WRITTEN INSTRUCTION - Below this line is the material. Write out only its lines from the one containing "drum.data.set_sharp_from_angle(angle=math.radians(30.0))" through the one containing "imported = [obj", both kept, exactly.

================================

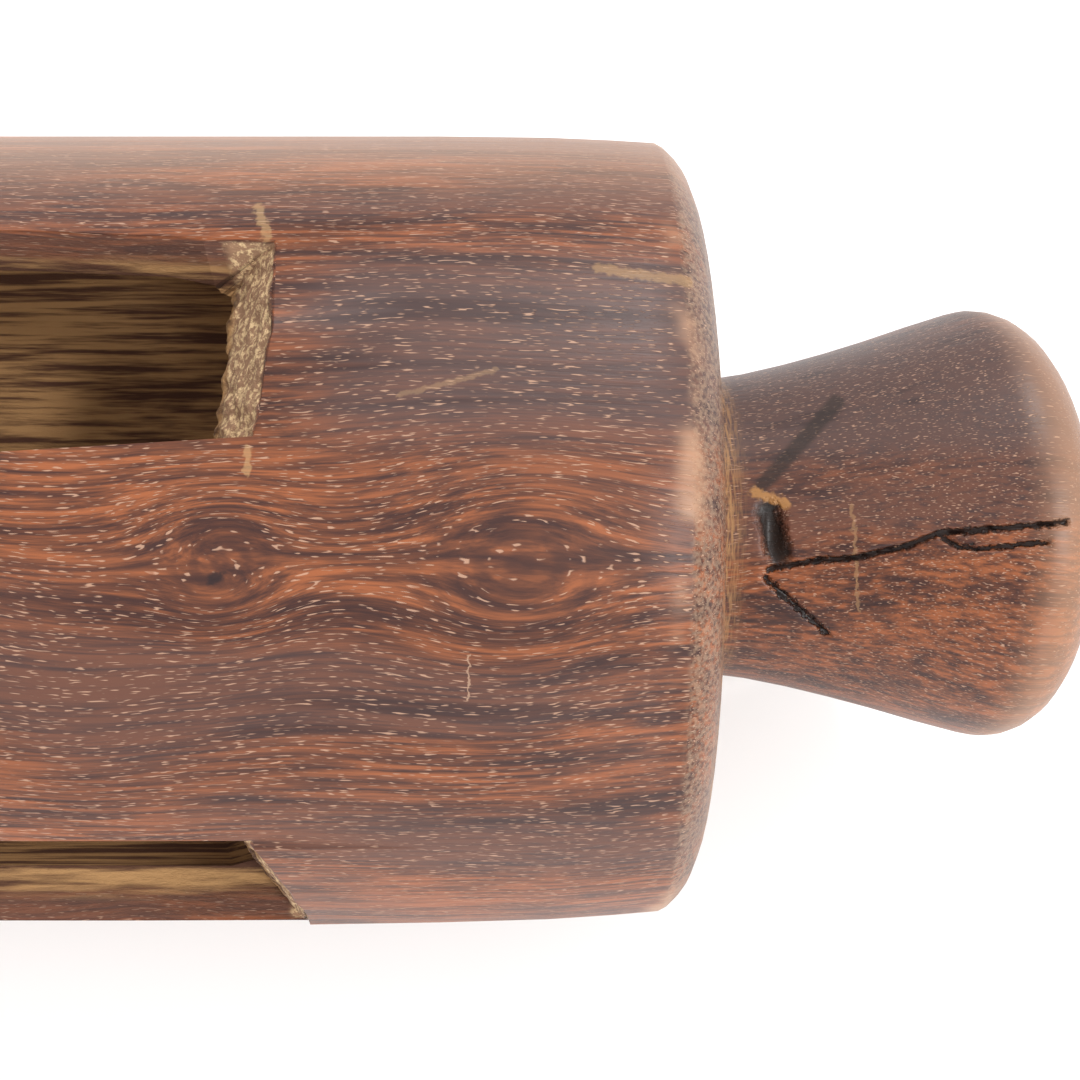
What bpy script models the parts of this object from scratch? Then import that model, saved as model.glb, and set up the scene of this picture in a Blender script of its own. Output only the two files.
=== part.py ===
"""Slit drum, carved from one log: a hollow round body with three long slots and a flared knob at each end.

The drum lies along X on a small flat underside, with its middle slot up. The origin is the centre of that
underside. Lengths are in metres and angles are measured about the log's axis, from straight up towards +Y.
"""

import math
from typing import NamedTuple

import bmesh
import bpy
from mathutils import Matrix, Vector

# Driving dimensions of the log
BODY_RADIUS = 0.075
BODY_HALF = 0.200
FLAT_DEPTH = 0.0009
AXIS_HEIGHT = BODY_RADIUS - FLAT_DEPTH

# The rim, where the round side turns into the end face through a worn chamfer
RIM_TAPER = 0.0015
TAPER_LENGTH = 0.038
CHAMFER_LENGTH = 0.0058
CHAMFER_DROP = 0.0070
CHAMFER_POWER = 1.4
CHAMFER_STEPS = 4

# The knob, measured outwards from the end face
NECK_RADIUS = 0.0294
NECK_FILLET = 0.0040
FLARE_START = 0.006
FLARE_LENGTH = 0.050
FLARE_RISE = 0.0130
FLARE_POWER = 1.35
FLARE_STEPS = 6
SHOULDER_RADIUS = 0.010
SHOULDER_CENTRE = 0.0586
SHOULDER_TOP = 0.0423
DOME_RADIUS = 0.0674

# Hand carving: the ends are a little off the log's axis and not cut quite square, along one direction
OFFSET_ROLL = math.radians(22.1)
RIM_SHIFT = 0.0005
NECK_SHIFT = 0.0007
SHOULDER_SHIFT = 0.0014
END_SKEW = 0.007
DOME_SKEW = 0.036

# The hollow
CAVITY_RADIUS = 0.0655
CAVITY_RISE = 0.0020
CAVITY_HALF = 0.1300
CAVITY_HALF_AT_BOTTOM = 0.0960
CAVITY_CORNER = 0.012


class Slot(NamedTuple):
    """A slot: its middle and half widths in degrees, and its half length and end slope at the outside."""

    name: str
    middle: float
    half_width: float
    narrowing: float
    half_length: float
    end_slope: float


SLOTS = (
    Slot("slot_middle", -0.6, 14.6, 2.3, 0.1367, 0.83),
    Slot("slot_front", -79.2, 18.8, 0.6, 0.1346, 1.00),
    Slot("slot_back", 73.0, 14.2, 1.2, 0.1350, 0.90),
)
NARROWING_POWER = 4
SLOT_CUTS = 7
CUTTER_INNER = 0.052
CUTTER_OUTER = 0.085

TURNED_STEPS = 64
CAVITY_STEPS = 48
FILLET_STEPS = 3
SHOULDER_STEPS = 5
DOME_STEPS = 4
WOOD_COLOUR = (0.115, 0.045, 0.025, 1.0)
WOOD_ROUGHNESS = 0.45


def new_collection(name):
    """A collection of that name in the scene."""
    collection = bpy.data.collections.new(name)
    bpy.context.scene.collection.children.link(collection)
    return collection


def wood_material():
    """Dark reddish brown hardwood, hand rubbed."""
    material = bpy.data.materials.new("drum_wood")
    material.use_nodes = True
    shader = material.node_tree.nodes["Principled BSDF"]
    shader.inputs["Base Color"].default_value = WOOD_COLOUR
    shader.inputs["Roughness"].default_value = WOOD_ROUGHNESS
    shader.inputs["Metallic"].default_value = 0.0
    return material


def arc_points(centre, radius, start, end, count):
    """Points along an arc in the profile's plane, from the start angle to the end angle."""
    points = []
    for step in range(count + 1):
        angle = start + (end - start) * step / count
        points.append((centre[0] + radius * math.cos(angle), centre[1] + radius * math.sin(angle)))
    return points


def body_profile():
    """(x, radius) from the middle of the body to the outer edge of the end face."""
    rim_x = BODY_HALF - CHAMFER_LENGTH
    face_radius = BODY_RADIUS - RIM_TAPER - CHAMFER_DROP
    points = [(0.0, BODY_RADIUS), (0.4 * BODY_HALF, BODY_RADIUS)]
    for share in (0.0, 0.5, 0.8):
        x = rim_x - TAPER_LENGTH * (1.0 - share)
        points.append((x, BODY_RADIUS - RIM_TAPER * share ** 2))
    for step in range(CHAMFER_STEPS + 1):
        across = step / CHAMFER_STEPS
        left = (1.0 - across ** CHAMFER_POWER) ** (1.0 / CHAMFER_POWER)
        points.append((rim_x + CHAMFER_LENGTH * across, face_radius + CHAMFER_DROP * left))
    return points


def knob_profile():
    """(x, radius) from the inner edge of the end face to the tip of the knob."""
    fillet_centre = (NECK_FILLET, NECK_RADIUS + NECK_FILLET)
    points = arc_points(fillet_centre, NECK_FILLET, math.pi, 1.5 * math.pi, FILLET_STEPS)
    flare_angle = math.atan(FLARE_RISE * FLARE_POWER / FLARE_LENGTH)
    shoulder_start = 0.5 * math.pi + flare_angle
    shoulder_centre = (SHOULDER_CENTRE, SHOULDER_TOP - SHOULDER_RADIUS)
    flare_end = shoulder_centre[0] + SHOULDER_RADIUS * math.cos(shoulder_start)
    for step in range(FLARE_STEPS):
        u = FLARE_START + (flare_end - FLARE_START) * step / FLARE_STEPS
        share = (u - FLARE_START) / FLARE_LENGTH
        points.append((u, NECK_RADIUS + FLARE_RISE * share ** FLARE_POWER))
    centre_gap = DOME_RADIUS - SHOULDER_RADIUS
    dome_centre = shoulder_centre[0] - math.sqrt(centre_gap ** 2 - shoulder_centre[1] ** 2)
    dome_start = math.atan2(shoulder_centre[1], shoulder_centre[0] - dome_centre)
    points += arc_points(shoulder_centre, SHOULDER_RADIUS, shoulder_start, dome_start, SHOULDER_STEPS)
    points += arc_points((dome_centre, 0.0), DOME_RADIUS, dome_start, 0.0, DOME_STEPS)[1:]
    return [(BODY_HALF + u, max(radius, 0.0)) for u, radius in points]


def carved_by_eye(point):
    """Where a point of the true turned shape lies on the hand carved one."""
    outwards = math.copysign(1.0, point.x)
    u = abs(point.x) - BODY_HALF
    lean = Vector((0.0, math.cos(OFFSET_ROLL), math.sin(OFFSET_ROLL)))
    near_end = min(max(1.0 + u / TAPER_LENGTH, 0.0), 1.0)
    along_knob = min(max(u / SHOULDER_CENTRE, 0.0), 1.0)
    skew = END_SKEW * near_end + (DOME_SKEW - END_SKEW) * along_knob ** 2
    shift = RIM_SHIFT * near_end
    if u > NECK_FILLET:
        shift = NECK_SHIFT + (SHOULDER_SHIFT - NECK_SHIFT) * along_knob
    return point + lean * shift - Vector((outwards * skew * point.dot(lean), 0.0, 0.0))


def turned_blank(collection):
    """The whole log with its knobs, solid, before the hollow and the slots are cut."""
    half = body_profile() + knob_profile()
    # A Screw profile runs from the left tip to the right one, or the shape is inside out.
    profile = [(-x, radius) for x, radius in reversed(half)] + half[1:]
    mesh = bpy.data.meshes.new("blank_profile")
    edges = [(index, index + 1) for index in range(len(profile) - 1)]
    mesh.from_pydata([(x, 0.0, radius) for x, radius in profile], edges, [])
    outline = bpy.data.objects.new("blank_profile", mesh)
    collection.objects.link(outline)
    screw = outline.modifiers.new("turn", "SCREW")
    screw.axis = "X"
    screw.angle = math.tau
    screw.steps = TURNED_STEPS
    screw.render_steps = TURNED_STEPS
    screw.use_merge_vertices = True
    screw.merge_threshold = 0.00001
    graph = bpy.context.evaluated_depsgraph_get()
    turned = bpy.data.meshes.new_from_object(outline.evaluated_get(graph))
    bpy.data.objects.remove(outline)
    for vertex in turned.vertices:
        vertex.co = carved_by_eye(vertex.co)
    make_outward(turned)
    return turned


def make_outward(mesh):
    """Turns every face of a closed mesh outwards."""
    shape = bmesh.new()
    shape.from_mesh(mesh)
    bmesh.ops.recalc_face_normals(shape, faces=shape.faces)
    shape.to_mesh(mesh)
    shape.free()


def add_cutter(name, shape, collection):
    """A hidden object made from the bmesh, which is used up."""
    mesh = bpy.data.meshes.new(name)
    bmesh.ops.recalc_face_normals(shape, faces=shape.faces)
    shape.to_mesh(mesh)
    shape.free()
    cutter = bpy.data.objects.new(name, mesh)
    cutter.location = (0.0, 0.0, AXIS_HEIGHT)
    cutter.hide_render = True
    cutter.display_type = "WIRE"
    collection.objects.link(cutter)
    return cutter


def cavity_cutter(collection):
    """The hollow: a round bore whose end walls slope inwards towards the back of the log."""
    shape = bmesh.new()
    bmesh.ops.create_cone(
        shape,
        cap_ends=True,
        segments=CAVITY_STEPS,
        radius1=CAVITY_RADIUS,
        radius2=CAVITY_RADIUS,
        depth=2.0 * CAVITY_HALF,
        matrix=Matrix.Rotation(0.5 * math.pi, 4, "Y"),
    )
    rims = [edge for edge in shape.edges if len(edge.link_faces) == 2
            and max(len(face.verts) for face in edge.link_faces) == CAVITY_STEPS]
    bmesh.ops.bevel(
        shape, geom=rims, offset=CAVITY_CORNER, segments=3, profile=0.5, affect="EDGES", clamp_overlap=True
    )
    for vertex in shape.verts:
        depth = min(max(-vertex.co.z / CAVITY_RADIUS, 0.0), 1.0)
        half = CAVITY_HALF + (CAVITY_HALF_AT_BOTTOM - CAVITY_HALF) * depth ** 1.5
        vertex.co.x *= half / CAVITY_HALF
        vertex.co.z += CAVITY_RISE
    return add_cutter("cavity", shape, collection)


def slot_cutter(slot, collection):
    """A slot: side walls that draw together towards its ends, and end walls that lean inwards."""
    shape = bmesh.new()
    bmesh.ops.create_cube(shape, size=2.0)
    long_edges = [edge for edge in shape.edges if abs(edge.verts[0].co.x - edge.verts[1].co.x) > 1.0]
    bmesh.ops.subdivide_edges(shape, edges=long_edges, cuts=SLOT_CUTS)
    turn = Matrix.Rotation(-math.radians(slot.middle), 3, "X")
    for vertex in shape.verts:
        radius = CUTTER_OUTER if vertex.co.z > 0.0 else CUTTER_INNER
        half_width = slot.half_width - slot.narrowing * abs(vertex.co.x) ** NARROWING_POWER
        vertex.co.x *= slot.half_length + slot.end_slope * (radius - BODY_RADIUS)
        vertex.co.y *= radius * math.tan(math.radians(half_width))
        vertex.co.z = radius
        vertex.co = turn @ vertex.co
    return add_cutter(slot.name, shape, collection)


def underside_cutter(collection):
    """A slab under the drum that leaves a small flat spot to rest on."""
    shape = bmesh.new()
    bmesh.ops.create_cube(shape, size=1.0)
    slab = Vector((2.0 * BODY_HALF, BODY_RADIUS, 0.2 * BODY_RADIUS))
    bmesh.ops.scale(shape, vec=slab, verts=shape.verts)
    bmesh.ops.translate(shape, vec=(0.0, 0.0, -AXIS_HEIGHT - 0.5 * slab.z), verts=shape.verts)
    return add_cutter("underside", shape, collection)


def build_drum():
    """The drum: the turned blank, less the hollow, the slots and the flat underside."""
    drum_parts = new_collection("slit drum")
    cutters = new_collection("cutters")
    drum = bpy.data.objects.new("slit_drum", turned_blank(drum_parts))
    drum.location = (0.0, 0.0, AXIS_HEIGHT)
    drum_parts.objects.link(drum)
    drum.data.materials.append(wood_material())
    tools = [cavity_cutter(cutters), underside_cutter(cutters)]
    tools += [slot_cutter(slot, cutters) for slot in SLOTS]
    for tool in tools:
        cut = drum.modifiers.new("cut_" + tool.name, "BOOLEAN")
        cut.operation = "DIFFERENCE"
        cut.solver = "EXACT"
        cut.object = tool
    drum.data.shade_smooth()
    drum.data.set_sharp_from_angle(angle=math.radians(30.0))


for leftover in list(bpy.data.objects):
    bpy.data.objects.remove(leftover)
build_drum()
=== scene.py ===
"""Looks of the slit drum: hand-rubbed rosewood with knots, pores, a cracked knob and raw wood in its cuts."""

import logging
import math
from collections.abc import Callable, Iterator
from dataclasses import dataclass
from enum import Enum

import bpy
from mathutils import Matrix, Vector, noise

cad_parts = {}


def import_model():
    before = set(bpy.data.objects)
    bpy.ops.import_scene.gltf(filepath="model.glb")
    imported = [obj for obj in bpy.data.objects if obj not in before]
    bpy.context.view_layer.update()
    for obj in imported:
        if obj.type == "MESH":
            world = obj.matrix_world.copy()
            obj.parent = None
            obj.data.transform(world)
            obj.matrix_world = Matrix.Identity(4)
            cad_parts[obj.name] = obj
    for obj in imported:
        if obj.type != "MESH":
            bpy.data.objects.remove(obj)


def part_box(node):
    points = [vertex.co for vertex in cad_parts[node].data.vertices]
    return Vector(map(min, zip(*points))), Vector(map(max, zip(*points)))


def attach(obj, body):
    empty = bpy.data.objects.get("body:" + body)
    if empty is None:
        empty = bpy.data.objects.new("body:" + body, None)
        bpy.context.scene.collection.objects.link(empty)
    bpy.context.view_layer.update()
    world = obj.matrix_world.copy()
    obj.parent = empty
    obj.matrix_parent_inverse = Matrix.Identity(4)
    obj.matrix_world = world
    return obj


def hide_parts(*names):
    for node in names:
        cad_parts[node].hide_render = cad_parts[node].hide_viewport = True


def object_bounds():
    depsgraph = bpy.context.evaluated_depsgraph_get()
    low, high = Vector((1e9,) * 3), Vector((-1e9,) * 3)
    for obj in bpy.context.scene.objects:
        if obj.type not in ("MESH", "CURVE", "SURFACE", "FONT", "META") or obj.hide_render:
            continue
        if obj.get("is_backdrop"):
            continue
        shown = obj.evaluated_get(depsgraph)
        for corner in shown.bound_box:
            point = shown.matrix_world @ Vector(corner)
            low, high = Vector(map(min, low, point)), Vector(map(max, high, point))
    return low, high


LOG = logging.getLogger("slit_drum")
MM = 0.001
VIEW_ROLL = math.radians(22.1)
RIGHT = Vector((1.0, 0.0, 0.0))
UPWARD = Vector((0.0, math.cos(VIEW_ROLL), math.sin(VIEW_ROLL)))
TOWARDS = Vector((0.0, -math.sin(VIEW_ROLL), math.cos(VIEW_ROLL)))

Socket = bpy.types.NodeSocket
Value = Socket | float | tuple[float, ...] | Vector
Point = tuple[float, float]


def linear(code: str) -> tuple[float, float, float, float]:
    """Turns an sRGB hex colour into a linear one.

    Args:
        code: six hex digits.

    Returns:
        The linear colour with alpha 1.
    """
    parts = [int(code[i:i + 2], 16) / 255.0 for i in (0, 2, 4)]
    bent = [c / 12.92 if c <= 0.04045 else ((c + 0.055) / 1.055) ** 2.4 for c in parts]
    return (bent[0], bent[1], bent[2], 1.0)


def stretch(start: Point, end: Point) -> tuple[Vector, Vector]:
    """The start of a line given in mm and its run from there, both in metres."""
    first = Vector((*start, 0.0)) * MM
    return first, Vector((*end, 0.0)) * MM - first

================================

CORRECT ANSWER -
    drum.data.set_sharp_from_angle(angle=math.radians(30.0))


for leftover in list(bpy.data.objects):
    bpy.data.objects.remove(leftover)
build_drum()
=== scene.py ===
"""Looks of the slit drum: hand-rubbed rosewood with knots, pores, a cracked knob and raw wood in its cuts."""

import logging
import math
from collections.abc import Callable, Iterator
from dataclasses import dataclass
from enum import Enum

import bpy
from mathutils import Matrix, Vector, noise

cad_parts = {}


def import_model():
    before = set(bpy.data.objects)
    bpy.ops.import_scene.gltf(filepath="model.glb")
    imported = [obj for obj in bpy.data.objects if obj not in before]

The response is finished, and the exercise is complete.